Responding to a relentless wave of Iowa attacks ads produced by a Mitt Romney-friendly Super PAC, an angry Newt Gingrich last week challenged Romney to debate the “dishonest” commercials. Over the holiday weekend, Gingrich said of the ads, “I feel Romney-boated.”
As the Associated press noted:
Gingrich's nautical attack was a reference to a 2004 TV ad campaign by a group called the “Swiftboat Veterans for Truth” that bloodied Democratic presidential candidate John Kerry.
Gingrich's turn of phrase was telling. Why? Because this was Newt Gingrich, a leader of the modern-day conservative movement, presidential candidate, and proud Republican partisan adopting language that acknowledged the Swift Boat Veterans for Truth are synonymous with unsubstantiated campaign attack ads. With his “Romney-boated” comment, the former Republican Speaker of the House reinforced what progressives have been saying for years.
But wait, everyone knows the Swifties peddled slanderous lies about John Kerry, right? Everyone acknowledges their ad campaign represented a new low point in American politics, right?
Wrong.
For years, prominent right-wing bloggers have clung to the parallel universe belief that the Swifties were honorable men and that none of their wild Vietnam War claims about Kerry were ever debunked. Within the right-wing media, the Swift Boat Veterans are fondly remembered as heroes who "courageously told the untold truths."

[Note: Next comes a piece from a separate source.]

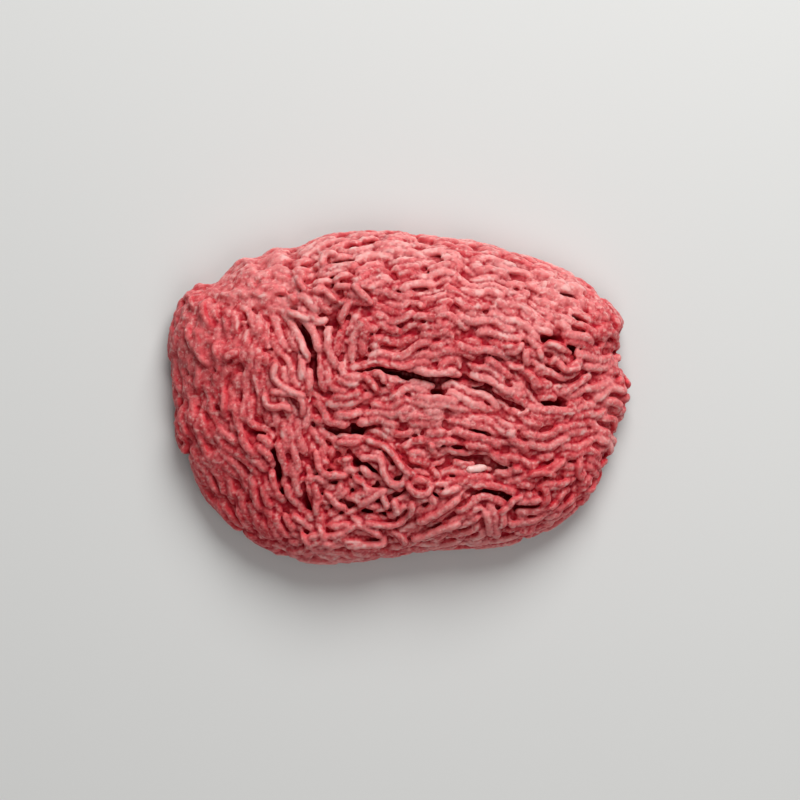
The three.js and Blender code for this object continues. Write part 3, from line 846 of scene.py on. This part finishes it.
# Fusing: strands and core become one skin, softened where the meat is pressed together
class Surface:
    """A skin of small triangles whose values can be spread between neighbouring points."""

    def __init__(self, points, faces, edges):
        self.points, self.faces = points, faces
        self.ends = np.concatenate([edges, edges[:, ::-1]])
        self.count = np.maximum(np.bincount(self.ends[:, 0], minlength=len(points)), 1)

    def around(self, values):
        """The mean of each point's neighbours."""
        columns = values.reshape(len(self.points), -1).T
        sums = [np.bincount(self.ends[:, 0], c[self.ends[:, 1]], len(self.points)) for c in columns]
        return (np.stack(sums, -1) / self.count[:, None]).reshape(values.shape)

    def soften(self, times, share=0.5):
        """Draws each point towards its neighbours; share can differ from point to point."""
        share = np.broadcast_to(share, len(self.points))[:, None]
        for _ in range(times):
            self.points = self.points + share * (self.around(self.points) - self.points)

    def normals(self):
        """The direction straight out of the skin at each point."""
        a, b, c = (self.points[self.faces[:, k]] for k in range(3))
        across = np.cross(b - a, c - a)
        total = np.zeros_like(self.points)
        for k in range(3):
            for axis in range(3):
                total[:, axis] += np.bincount(self.faces[:, k], across[:, axis], len(self.points))
        return unit(total, 1e-12)

    def creases(self, times, depth):
        """From 0 on a crest to 1 in a crease: how far a much softened skin lies above this one."""
        softened = self.points
        for _ in range(times):
            softened = 0.5 * softened + 0.5 * self.around(softened)
        over = ((softened - self.points) * self.normals()).sum(-1)
        return smoothstep(over, -depth, depth)


def largest_part(count, edges):
    """Marks the points that hang together with most others; a closed hollow inside is a part of its own."""
    label = np.arange(count)
    settled = False
    while not settled:
        lower = np.minimum(label[edges[:, 0]], label[edges[:, 1]])
        fresh = label.copy()
        np.minimum.at(fresh, edges[:, 0], lower)
        np.minimum.at(fresh, edges[:, 1], lower)
        fresh = fresh[fresh]
        settled = (fresh == label).all()
        label = fresh
    return label == np.bincount(label).argmax()


def fused(points, faces):
    """The outer skin around closed bodies that overlap."""
    raw = build_mesh("raw", points, faces)
    remesh = raw.modifiers.new("fuse", "REMESH")
    remesh.mode = "VOXEL"
    remesh.voxel_size = GRAIN_SIZE * MM
    remesh.adaptivity = 0.0
    graph = bpy.context.evaluated_depsgraph_get()
    mesh = bpy.data.meshes.new_from_object(raw.evaluated_get(graph))
    mesh.calc_loop_triangles()
    places = np.empty(len(mesh.vertices) * 3, np.float32)
    mesh.vertices.foreach_get("co", places)
    triangles = np.empty(len(mesh.loop_triangles) * 3, np.int32)
    mesh.loop_triangles.foreach_get("vertices", triangles)
    edges = np.empty(len(mesh.edges) * 2, np.int32)
    mesh.edges.foreach_get("vertices", edges)
    bpy.data.objects.remove(raw)
    bpy.data.meshes.remove(mesh)
    places, triangles, edges = places.reshape(-1, 3) / MM, triangles.reshape(-1, 3), edges.reshape(-1, 2)
    kept = largest_part(len(places), edges)
    number = np.cumsum(kept) - 1
    return Surface(places[kept], number[triangles[kept[triangles[:, 0]]]], number[edges[kept[edges[:, 0]]]])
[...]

Previously, from Michelle Malkin:
A reminder to conservatives: “Swift-Boating” does not equal smearing. Swift-Boating means exposing hard truths about corrupt Democrats.
From Powerline:
Most of what the Vets said in their ads has never been disputed, let alone discredited.
From Patterico's Pontifications:
The canard that the Swift Boat Veterans for Truth was a “smear campaign” is so well accepted by Big Media that ABC NEWS feels comfortable in portraying the Swifties' ad campaign as “slanderous” and “smear ads.”
On and on the denial goes as far-right bloggers cling to their Swift Boat fantasy. But now, with the likes of Newt Gingrich using the Swift Boat handle as bipartisan shorthand for claims of duplicitous campaign lies, that fantasy is being put to bed.
By Republicans.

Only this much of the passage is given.